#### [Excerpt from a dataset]

━━━━━━

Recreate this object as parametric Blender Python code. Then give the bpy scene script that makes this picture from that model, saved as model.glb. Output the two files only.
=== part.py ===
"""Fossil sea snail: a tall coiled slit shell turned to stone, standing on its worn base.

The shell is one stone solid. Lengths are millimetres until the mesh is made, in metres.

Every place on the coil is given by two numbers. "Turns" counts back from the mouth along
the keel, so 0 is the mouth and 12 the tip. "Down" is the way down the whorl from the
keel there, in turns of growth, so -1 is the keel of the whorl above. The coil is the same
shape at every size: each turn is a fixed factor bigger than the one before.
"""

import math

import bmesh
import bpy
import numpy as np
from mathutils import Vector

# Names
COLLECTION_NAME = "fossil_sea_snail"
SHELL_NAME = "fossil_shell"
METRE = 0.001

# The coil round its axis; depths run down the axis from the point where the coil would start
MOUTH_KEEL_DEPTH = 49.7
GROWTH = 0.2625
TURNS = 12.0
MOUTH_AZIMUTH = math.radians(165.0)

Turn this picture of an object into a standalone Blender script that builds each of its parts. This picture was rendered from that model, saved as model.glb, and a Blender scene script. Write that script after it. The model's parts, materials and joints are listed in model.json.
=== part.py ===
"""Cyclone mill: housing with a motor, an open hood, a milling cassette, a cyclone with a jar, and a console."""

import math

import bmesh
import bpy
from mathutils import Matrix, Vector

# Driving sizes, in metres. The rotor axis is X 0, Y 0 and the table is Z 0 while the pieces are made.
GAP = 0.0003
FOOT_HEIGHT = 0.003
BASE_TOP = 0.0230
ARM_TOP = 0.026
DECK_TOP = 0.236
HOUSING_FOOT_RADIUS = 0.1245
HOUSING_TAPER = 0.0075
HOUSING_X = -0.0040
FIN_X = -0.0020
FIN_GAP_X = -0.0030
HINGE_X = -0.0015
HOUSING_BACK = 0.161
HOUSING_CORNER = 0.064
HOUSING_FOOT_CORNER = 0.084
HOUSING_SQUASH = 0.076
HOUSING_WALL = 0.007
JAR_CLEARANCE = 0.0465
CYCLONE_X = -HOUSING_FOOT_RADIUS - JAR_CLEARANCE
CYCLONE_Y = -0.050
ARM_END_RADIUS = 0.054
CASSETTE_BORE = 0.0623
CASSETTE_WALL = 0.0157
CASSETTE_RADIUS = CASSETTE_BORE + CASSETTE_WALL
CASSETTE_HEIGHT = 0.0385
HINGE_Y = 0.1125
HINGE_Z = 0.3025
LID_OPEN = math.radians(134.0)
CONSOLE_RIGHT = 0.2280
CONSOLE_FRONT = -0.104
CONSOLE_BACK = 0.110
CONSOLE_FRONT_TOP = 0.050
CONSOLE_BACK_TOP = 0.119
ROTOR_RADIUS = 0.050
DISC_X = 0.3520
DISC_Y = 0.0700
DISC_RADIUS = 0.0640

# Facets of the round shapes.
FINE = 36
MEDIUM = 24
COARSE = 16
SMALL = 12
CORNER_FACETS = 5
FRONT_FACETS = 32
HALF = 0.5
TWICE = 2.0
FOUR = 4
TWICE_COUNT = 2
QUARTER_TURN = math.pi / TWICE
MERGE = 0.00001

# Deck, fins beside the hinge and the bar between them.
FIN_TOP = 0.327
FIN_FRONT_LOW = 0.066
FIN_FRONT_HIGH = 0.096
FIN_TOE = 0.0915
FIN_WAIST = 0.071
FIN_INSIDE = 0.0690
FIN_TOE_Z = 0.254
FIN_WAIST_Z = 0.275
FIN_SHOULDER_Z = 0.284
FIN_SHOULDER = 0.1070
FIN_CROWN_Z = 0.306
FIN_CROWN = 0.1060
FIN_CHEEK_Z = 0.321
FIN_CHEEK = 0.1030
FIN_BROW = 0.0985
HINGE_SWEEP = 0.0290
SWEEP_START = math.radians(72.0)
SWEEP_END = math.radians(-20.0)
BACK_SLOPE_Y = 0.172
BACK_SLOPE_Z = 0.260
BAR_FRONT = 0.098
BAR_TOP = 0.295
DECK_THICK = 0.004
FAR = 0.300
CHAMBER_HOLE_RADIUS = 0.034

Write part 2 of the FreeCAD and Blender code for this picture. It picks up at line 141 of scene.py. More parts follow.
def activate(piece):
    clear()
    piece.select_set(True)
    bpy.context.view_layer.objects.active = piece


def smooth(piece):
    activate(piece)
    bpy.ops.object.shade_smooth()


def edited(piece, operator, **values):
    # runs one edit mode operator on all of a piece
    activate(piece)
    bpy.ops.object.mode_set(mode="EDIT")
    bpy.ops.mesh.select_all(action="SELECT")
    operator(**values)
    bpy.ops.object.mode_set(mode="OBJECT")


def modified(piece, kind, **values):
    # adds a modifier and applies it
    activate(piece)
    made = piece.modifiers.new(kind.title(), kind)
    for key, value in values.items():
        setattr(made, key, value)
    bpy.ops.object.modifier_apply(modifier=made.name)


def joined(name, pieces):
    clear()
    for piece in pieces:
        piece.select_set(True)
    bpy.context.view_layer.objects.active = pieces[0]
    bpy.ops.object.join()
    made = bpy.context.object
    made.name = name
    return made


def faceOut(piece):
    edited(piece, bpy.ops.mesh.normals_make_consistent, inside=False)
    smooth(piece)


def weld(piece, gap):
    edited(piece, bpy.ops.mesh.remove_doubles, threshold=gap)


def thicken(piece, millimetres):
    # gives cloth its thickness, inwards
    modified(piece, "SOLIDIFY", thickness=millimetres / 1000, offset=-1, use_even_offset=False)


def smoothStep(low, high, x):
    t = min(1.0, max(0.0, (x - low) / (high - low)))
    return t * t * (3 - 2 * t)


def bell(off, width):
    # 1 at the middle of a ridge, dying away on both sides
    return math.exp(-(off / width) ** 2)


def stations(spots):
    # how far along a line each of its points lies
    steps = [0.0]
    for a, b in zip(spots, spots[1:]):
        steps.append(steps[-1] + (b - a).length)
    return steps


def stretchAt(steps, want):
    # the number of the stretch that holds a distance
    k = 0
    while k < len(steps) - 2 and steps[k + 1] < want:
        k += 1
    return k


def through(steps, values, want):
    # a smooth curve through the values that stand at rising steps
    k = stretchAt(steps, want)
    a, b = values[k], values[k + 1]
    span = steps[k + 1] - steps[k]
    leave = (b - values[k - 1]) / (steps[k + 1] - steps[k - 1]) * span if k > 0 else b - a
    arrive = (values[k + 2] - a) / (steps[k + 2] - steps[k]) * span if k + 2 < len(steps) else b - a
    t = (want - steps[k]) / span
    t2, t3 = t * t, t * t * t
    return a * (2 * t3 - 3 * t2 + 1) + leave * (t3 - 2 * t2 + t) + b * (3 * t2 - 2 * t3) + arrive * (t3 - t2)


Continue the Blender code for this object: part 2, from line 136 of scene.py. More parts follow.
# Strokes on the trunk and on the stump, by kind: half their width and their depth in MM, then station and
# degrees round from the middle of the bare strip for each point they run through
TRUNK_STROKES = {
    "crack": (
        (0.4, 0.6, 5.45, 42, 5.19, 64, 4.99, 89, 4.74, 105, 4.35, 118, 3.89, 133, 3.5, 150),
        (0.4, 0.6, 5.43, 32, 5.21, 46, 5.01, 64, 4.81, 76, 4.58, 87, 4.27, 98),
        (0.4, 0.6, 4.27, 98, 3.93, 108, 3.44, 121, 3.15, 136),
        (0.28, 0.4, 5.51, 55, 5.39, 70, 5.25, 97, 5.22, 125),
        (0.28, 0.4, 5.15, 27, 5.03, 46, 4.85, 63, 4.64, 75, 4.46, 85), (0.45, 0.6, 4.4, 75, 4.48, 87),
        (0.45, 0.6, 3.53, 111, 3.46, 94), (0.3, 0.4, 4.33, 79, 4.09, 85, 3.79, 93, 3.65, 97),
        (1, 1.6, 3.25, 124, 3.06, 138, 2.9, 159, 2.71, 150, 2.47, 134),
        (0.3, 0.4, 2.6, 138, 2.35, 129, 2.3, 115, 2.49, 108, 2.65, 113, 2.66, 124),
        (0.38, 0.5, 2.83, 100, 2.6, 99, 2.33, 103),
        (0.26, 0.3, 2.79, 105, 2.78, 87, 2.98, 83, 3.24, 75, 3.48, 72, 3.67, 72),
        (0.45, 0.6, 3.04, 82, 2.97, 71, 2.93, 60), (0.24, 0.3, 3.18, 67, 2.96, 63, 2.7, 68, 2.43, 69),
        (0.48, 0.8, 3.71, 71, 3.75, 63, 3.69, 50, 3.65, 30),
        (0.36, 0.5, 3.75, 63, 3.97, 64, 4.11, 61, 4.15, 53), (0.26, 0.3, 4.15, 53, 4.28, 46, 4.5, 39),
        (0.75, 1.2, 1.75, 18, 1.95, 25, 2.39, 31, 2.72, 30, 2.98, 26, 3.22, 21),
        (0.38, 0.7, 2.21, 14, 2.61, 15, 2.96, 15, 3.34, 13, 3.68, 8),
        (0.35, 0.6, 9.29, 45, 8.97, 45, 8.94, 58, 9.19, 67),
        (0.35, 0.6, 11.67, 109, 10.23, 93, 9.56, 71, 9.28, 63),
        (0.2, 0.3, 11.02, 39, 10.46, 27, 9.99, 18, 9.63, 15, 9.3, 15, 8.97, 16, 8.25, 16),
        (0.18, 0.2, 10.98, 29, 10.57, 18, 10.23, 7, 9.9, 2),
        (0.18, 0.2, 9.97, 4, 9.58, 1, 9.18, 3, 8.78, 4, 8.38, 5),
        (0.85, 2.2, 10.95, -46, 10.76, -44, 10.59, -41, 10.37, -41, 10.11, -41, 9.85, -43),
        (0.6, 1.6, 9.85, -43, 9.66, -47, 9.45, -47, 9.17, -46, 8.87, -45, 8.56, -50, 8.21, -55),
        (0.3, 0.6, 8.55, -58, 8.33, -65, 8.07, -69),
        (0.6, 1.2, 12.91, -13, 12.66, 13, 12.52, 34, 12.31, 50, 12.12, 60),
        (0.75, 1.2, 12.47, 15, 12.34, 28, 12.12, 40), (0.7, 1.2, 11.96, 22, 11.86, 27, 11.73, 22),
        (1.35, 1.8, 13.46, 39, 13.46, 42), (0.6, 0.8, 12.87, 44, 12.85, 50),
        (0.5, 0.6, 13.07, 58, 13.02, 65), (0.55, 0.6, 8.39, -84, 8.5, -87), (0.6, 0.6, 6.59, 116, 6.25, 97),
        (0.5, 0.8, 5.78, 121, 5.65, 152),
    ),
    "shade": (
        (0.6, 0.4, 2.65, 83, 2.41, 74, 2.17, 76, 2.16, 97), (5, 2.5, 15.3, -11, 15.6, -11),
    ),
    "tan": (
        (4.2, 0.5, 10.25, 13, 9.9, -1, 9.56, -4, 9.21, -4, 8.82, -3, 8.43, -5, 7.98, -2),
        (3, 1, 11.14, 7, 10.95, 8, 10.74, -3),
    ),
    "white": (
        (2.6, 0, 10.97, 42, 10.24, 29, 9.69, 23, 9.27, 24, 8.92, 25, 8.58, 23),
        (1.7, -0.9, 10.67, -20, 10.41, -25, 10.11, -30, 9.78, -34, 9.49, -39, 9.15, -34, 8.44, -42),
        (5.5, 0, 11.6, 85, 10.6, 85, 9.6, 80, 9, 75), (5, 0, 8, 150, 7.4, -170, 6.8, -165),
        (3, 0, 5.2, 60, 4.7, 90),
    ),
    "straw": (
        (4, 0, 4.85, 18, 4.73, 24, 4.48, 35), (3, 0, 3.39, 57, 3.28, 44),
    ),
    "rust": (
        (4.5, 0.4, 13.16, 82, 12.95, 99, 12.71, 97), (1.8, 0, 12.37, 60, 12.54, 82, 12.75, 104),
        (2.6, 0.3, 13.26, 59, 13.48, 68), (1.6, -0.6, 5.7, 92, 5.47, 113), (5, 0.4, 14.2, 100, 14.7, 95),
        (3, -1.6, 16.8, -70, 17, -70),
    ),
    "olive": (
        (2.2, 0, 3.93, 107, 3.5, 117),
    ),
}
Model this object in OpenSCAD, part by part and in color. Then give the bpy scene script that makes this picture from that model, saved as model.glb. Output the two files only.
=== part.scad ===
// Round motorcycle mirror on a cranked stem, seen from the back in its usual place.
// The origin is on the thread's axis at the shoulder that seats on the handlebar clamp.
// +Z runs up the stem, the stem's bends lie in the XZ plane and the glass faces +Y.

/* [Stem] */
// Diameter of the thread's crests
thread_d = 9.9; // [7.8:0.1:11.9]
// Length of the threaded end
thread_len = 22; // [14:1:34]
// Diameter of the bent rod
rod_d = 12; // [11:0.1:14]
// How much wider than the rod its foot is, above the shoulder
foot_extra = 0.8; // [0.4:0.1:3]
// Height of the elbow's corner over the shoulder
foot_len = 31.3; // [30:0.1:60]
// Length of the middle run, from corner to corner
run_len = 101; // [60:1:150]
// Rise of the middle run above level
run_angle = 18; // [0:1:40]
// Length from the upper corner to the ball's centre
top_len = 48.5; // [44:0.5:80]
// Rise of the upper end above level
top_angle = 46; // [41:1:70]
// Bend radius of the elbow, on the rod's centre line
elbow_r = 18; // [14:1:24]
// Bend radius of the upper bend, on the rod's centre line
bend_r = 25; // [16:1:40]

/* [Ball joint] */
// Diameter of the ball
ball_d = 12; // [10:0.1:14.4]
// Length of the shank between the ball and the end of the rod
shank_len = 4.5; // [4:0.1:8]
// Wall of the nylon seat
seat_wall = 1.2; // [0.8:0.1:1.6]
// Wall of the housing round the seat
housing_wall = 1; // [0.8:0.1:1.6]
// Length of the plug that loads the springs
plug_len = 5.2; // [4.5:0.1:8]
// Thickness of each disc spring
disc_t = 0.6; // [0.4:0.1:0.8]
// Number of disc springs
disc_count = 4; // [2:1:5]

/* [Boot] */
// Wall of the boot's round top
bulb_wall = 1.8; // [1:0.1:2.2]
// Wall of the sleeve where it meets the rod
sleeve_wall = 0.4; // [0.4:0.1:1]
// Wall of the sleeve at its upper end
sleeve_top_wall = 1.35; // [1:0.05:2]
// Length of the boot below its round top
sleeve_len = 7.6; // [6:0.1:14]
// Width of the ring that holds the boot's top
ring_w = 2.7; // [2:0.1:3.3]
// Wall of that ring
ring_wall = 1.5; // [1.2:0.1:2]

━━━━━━

#### [TASK OBJECTIVE]
Give again, word for word, only the lines running from the line with "Model this object" through the line with "glass faces +Y."; include both of those lines.

#### [FINAL ANSWER]
Model this object in OpenSCAD, part by part and in color. Then give the bpy scene script that makes this picture from that model, saved as model.glb. Output the two files only.
=== part.scad ===
// Round motorcycle mirror on a cranked stem, seen from the back in its usual place.
// The origin is on the thread's axis at the shoulder that seats on the handlebar clamp.
// +Z runs up the stem, the stem's bends lie in the XZ plane and the glass faces +Y.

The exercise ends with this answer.